------ Material provided
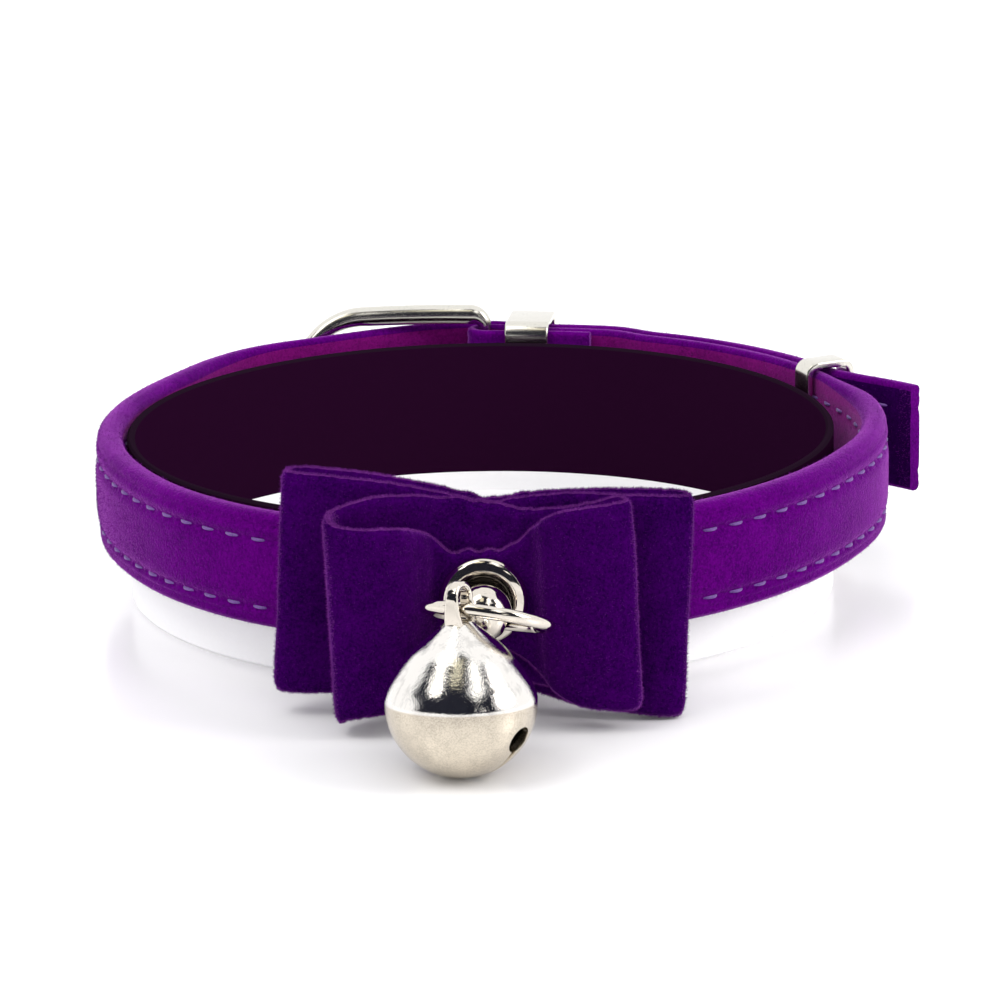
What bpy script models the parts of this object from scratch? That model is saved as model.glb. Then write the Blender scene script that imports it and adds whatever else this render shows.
------------
------ Material provided
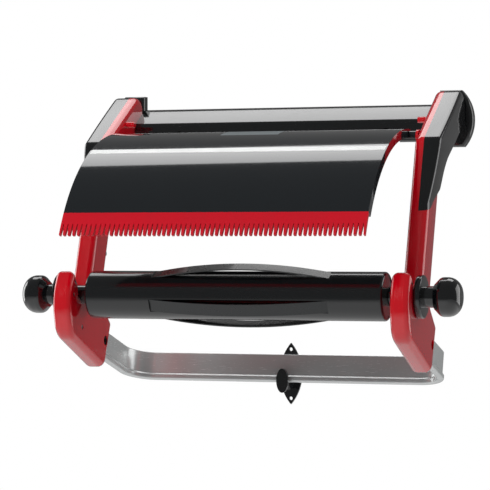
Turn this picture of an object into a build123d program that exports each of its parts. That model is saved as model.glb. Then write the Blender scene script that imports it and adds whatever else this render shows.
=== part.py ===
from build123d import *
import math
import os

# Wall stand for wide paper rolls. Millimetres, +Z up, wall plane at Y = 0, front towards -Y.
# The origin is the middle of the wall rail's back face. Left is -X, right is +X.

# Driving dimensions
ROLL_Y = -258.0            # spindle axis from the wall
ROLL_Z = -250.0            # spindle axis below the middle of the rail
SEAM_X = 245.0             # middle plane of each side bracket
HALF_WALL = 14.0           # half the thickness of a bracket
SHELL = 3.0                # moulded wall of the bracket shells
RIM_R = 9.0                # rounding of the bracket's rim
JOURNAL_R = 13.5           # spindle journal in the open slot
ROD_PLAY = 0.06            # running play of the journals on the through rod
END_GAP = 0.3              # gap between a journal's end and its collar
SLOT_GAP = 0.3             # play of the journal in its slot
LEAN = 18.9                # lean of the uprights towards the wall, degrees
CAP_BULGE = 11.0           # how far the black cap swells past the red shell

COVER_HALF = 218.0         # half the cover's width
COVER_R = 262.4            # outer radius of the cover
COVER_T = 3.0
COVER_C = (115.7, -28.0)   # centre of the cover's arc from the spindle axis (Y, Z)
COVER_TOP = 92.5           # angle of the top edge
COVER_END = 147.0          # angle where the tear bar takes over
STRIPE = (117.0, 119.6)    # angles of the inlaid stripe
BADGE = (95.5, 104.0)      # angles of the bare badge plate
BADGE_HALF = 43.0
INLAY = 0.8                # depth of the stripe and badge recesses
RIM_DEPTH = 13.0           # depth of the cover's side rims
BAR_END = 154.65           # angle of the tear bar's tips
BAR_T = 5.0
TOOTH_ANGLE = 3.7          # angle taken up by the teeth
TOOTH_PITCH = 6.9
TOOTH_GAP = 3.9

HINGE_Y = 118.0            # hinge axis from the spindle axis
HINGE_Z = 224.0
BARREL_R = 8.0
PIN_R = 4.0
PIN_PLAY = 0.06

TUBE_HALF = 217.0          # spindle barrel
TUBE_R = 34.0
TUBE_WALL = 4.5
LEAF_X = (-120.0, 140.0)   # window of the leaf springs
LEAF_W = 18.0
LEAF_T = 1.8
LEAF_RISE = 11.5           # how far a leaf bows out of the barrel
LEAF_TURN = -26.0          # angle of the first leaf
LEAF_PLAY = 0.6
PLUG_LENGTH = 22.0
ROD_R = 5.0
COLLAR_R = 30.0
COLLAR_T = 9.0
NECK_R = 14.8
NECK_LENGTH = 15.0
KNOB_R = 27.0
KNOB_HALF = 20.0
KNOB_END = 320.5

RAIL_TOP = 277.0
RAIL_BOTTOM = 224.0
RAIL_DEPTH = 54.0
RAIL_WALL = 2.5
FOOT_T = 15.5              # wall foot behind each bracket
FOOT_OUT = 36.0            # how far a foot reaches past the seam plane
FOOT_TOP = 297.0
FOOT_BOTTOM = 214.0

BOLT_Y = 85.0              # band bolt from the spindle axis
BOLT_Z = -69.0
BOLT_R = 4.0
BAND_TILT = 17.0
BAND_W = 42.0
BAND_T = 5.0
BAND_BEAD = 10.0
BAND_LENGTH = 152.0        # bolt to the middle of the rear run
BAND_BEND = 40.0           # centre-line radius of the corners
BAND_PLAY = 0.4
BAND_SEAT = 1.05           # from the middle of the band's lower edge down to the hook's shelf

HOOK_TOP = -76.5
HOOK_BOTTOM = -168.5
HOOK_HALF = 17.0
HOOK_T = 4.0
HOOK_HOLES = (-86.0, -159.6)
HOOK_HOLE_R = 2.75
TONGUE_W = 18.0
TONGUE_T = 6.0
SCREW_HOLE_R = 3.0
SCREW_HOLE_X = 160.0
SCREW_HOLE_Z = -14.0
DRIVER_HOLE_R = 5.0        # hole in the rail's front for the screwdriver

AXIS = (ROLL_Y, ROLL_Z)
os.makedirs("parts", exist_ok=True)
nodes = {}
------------
→ **Exercise instructions**
Only the lines from the one with "Turn this picture" up to the one with "CAP_BULGE = 11.0" should be repeated, both included, exactly as they appear.

→ **Answer to the task**
Turn this picture of an object into a build123d program that exports each of its parts. That model is saved as model.glb. Then write the Blender scene script that imports it and adds whatever else this render shows.
=== part.py ===
from build123d import *
import math
import os

# Wall stand for wide paper rolls. Millimetres, +Z up, wall plane at Y = 0, front towards -Y.
# The origin is the middle of the wall rail's back face. Left is -X, right is +X.

# Driving dimensions
ROLL_Y = -258.0            # spindle axis from the wall
ROLL_Z = -250.0            # spindle axis below the middle of the rail
SEAM_X = 245.0             # middle plane of each side bracket
HALF_WALL = 14.0           # half the thickness of a bracket
SHELL = 3.0                # moulded wall of the bracket shells
RIM_R = 9.0                # rounding of the bracket's rim
JOURNAL_R = 13.5           # spindle journal in the open slot
ROD_PLAY = 0.06            # running play of the journals on the through rod
END_GAP = 0.3              # gap between a journal's end and its collar
SLOT_GAP = 0.3             # play of the journal in its slot
LEAN = 18.9                # lean of the uprights towards the wall, degrees
CAP_BULGE = 11.0           # how far the black cap swells past the red shell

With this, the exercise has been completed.